For me, the above reflects a classic example of how Liberty and Equality are diametrically opposed, with each point of view being defended by two massive groups of people who do not seem to grasp the other side’s point of view—and because they don’t understand, each side does not, and perhaps cannot, act rationally toward the other side.
This inability or unwillingness to understand the other leads each side to think the other is at least unhinged but is more likely to see the other point of view as an evil existential threat, which leads to only one conclusion among some on each side: if the other side does not come over to our tree, we need to eliminate them (e.g. Pittsburgh, Saturday, October 27, 2018).
Ah ha! The root cause of the Civil War, in which more Americans died than in all other wars combined in which America has been engaged!
Wouldn’t it be better if we tried to understand the other’s point of view, not to alter it, but to try and reach compromises based on our understandings? We live in the same forest.

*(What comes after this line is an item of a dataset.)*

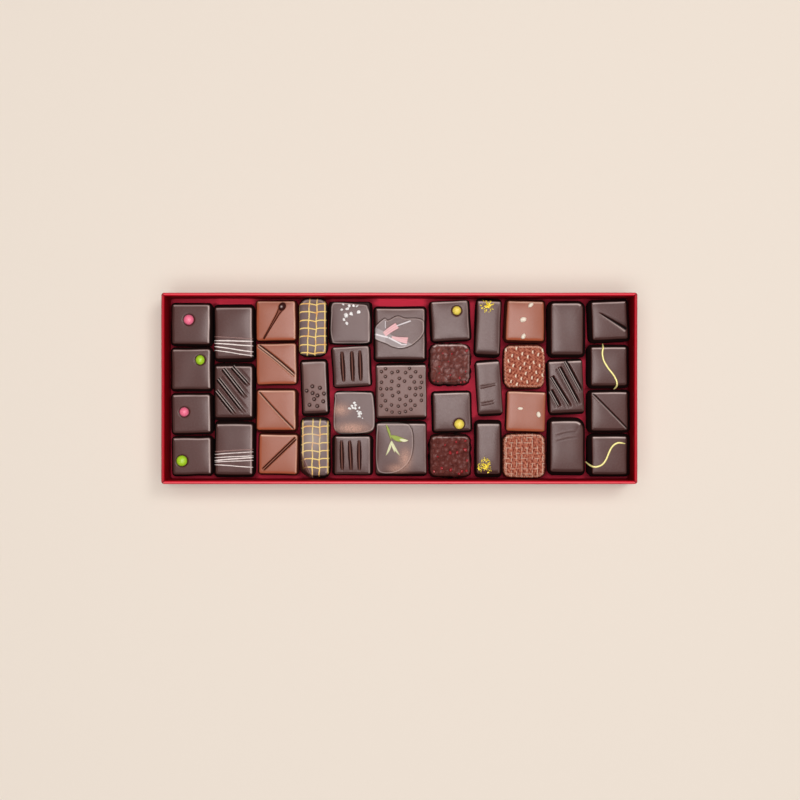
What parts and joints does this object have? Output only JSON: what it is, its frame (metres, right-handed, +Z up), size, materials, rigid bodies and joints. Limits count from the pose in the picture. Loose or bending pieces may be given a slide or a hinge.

Shouldn’t we be focusing on how we can live together instead of how we can eliminate the howlers in the tree across the way?
The second comment to my post presented a tight philosophical argument that Liberty and Equality are NOT diametrically opposed because:
Liberty is the freedom to develop and act as an individual, absent a presupposed limitation by a controlling force. Equality then fits within that construct as the absence of a presupposed limitation based on race, religion, gender or other preconceived prejudice…(therefore) the two concepts actually support each other.
I will agree that in an undergraduate philosophy class such an argument may stand up to challenge; however, my post was offered in the context of contemporary American life where none of us live in a world free of controlling forces.
Some of those forces are government regulations and/or intense societal pressures created by powerful blocks of people who believe that certain religions are evil, that marriage is between a man and a woman, that a woman should not have “choice,” that certain races are superior and others inferior. In other words, there are presupposed limitations created by controlling forces, and there are powerful blocks of people who attempt to use government regulations and intense societal pressures to counter discrimination perpetrated by controlling forces generated by the “other.”
It seems to me that there must be limitations on individual freedom by using the controlling force of government; otherwise, the Army of Liberty will insist that we all believe as they do (while espousing freedom from the treetops); but there needs to be equal limitations on the efforts of the Army of Equality to attempt to level the playing field—that grand experiment of Communism has failed miserably and repeatedly.
The wish expressed by The Foundational Cause of Our American Discontent is that we return to what has allowed us to survive until now: fraternal compromise.